I’m an indie game developer (3 years at current company). Here’s a brief summary of the anti-piracy/anti-cheat history we did -
- We noticed people were uploading old versions of our games on 3rd party app stores, so we introduced a feature that makes the game refuse to start if it’s on too old of a version
- When we later updated the minimum SDKs, and older devices couldn’t update, we had inadvertently remotely bricked a perfectly functional game on their device
- To prevent cheaters from figuring out how the game worked, we removed all logging from the application
- EVEN TODAY I spent multiple hours and an Uber to get my hands on a specific device that was having crash issues because whatever logs I could get remotely weren’t nearly suffice to debug an issue
- People were cheating Unity’s IAP store, so we installed a plugin that validated IAPs.
- IAPs took multiple more seconds to process, hurting legit buyers
- The cheating metrics went down, but because fewer people were buying IAPs, our rankings tanked on various ad networks
- Hackers were making modded clients, so we added obfuscation
- This made our builds much more harder to debug, and adds yet another step in our build pipeline
- Users were editing values in memory to give themselves more levels and beat the leaderboard
- We manually banned them from the leaderboard. It takes like 5 seconds and happens once a week, not a big deal
- Users were editing values in memory for more coins
- It doesn’t affect us in any way, at this point we stopped caring
Given enough resources anything can be done. I didn’t say it was gonna be easy. But I gotta say, probably easier to make “cracked” movies convenient than games.

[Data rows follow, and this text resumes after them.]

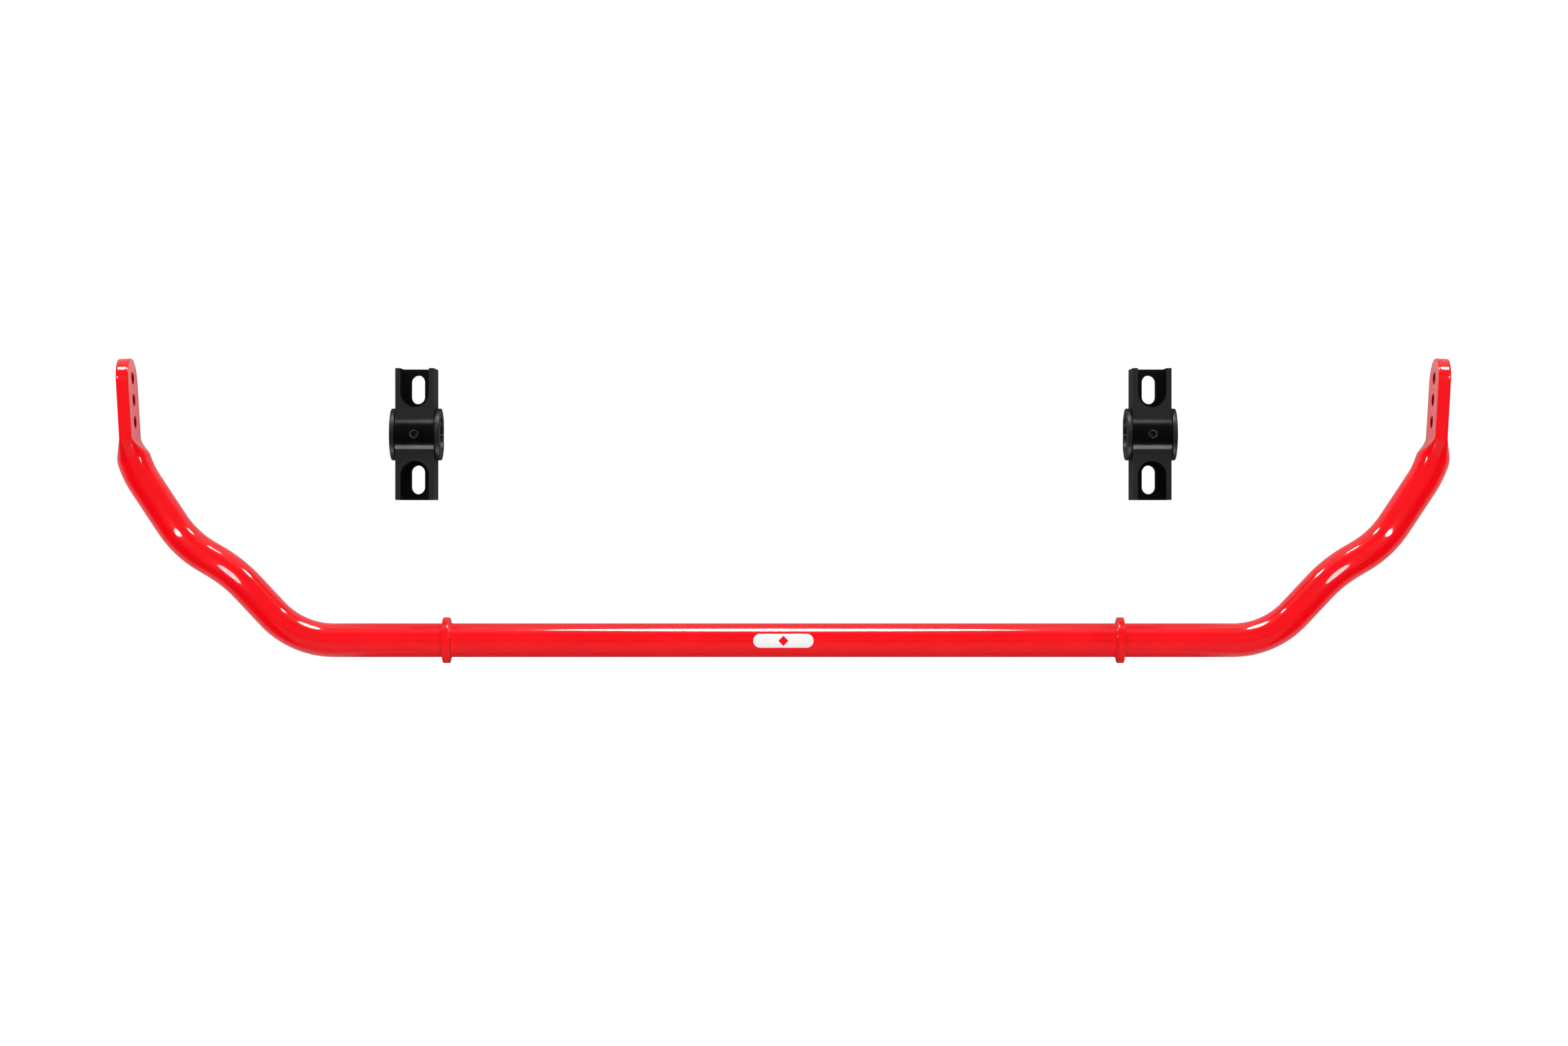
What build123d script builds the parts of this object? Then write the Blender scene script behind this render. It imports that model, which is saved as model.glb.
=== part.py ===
from build123d import *
import math
import os

# Sway bar with its two saddle mounts, laid out flat as a fitting kit.
# Millimetres. X runs along the bar, +Y is the way its arms point, +Z is up.
# The origin is on the floor, under the middle of the whole kit.
# The bar lies on the lower edges of its paddles. The mounts stand beside it on
# their own bases, each in line with its place just outboard of a collar.

# ---- bar ----
BAR_RADIUS = 14.0
BAR_WALL = 5.0
HOLLOW_REACH = 0.7
HOLLOW_END_HALF_GAP = 0.8

# Centreline of the right arm, from the straight middle to the paddle's tip:
# corner points (x, y) counted from the middle of the bar, and their bend radii.
ARM_POINTS = [(404.0, 0.0), (457.0, 56.5), (497.0, 80.0), (542.0, 148.0), (547.0, 234.0)]
BEND_RADII = [70.0, 120.0, 86.0, 80.0]

# ---- paddles, pressed flat from the end of the tube ----
PADDLE_THICKNESS = 10.5
PADDLE_WIDTH = 40.0
FLAT_LENGTH = 65.0
PRESS_LENGTH = 20.0
PRESS_STEPS = 4
PADDLE_EDGE_RADIUS = 1.2
PADDLE_END_RADIUS = 19.9
LINK_HOLE_RADIUS = 5.2
LINK_HOLE_FIRST = 16.7
LINK_HOLE_PITCH = 18.2
LINK_HOLE_COUNT = 3

# ---- collars welded to the bar inboard of the mounts ----
COLLAR_X = 279.8
COLLAR_WIDTH = 5.8
COLLAR_RADIUS = 19.0
COLLAR_EDGE = 0.7
WELD_LEG = 1.5

# ---- mark printed in white at the middle of the bar ----
MARK_LENGTH = 50.0
MARK_HEIGHT = 11.5
MARK_WINDOW = 6.0
MARK_THICKNESS = 0.12

# ---- saddle bracket; its own origin is on the bore axis ----
BRACKET_WIDTH = 32.0
BRACKET_LENGTH = 109.0
BASE_DEPTH = 18.0
EAR_TOP = 16.4
SADDLE_RADIUS = 18.0
DOME_RADIUS = 17.4
DOME_TOP = 22.0
POCKET_WIDTH = 23.6
POCKET_FLOOR = 10.0
POCKET_REACH = 22.2
SLOT_WIDTH = 11.8
SLOT_LENGTH = 24.0
SLOT_SPACING = 75.2
BRACKET_EDGE = 0.4

# ---- flanged bushing ----
RUNNING_GAP = 0.05
NECK_LENGTH = 33.4
FLANGE_THICKNESS = 4.05
FLANGE_RADIUS = 21.6
FLANGE_EDGE = 0.8
BASE_LIFT = 0.2
SLIT_WIDTH = 0.5
GREASE_HOLE_RADIUS = 1.5

# ---- M6 grease port screw ----
SCREW_RADIUS = 3.0
SCREW_THREAD_GAP = 0.05
SCREW_LENGTH = 3.3
SCREW_RECESS = 0.35
SCREW_EDGE = 0.35
SOCKET_ACROSS_FLATS = 3.0
SOCKET_DEPTH = 2.0

# ---- where the kit lies ----
MOUNT_X = 305.0
MOUNT_REACH = 171.0

BAR_Z = PADDLE_WIDTH / 2
BORE_Z = BASE_DEPTH
TIP_REACH = ARM_POINTS[-1][1]
BAR_Y = -(TIP_REACH - COLLAR_RADIUS) / 2
MOUNT_Y = BAR_Y + MOUNT_REACH
OVERSIZE = 60.0
SIDES = {"left": -1, "right": 1}


def arm_path():
    """Centreline of the right half, from the middle of the bar to the paddle's tip."""
    return Wire(FilletPolyline((0, 0), *ARM_POINTS, radius=BEND_RADII).edges())


def paddle_direction():
    """Unit vector along the right paddle, towards its tip."""
    return (Vector(*ARM_POINTS[-1]) - Vector(*ARM_POINTS[-2])).normalized()


def square_to(path, distance):
    """Plane across the path at a distance along it: x in the bar's plane, y along Z."""
    place = path.position_at(distance, position_mode=PositionMode.LENGTH)
    along = path.tangent_at(distance, position_mode=PositionMode.LENGTH)
    return Plane(origin=place, x_dir=along.cross(Vector(0, 0, 1)), z_dir=along)


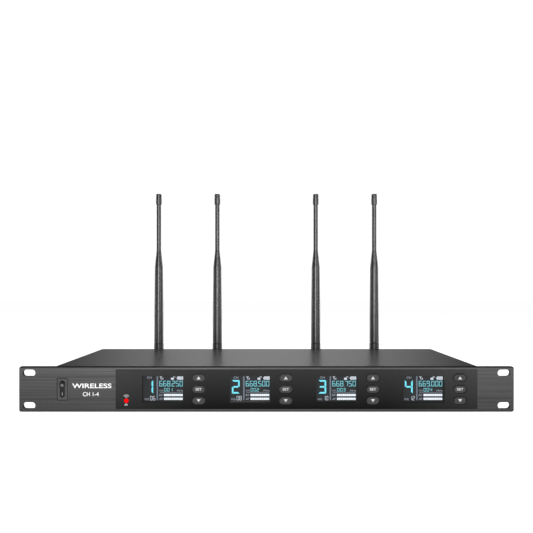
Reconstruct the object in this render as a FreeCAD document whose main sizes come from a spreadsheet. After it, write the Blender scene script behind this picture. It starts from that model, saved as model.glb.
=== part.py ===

To prevent cheaters from figuring out how the game worked, we removed all logging from the application
Why didn’t you just encrypt your logs, and make your company the only one to have the key to actually read it? Or is there a risk of someone reading the data in memory before it gets encrypted and written to disk?
- We noticed people were uploading old versions of our games on 3rd party app stores, so we introduced a feature that makes the game refuse to start if it’s on too old of a version
Well if someone is out there doing it for free, isn’t it silly that some are demanding money and doing all kinds of extra work to lock things down?
You don’t gotta pay me to dance, but I put on a better show than any trained ballerina.
They can be, but at least some of the stuff the Steam Deck does (automated updates, cloud saves, specific tweaks to get it running on its hardware) would be hard to make quite as convenient for pirates for one reason or another.
I mentioned the pirate equivalent to cloud saves, Syncthing - it is absolutely great, not that hard to set up considering what it does, and I absolutely love it and it feels like magic most of the time. But it’s still not quite as easy and reliable as buying the game on Steam and relying on Steam’s servers for cloud saves.
(The fact that it’s hard to make pirated versions reliably update automatically also means that rapid updates are one of the best ways a dev can deter pirates, at least for as long as the game remains supported. I’ve absolutely pirated games that are in early access and then bought them, partially because I liked the game and wanted to support the devs, but mostly because I wanted to get updates immediately and automatically rather than having to wait for it to appear somewhere and then install it myself.)
The new oled is so good. Its a night and day difference in sdr and hdr. Worth it.
At the end it’s all about convenience and how much you need to tinker with something, because your free time also matters and if the effort to pirate something is higher than the price of that something then you are more likely to choose convenience. Same with Netflix.
I generally always buy games, because they are kinda cheap on PC, but I still refuse to pay streaming services to watch movies.
Steam Deck is great for consuming movies / TV series.
Every game I’ve pirated I eventually purchased, but I stopped when steam had their 2h playtime return window.